Fukiko Aoki has finally published a book about her childhood hero and the killer who took that legend away from the world 45 years ago.

Aoki, 77, has long been interested in music.

She became infatuated with the Beatles in 1963 after hearing “Please Please Me” when she was a third-year junior high school student. And she ended up writing music articles for a magazine in Japan.

At this job, on Dec. 8, 1980, she heard on the radio that John Lennon had been shot dead in New York.

Despite her deep shock, she immediately flew to the United States to cover the story.

She attended the trial of Mark David Chapman, who was charged with murdering Lennon.

After Chapman’s guilty sentence was finalized and he was imprisoned, Aoki sent him a letter asking for an interview.

She received a reply and could have met him in prison, but she refrained from going, fearful about what he might do.

She later moved to the Big Apple as chief of Newsweek Japan’s New York bureau. In 1987, she married noted New York-based columnist Pete Hamill.

Eight years ago, as Aoki was going through things preparing for a move, she found a letter that Lennon had sent to her husband.

That led her to resume her reporting on Chapman. She met him two years later in prison, escorted there by Chapman’s wife.

Chapman told her she was the most persistent reporter he had ever met.
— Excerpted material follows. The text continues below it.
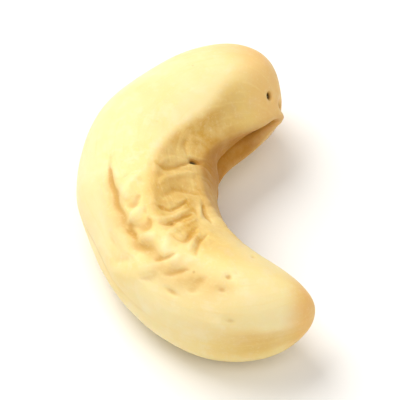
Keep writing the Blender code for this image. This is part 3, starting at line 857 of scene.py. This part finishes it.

Aoki also interviewed Chapman’s wife, who was Japanese American.

Hamill died in 2020.

But Aoki overcame her grief, and in December this year, she published “John Lennon: Unmei wo Tadoru” (John Lennon: pursuing his destiny).

The book includes an account of how Lennon reunited with his father as well as other recently uncovered facts.

“Writing a book about John was also a task of pursuing my own life by returning to when I was young and thinking about becoming a writer,” she said.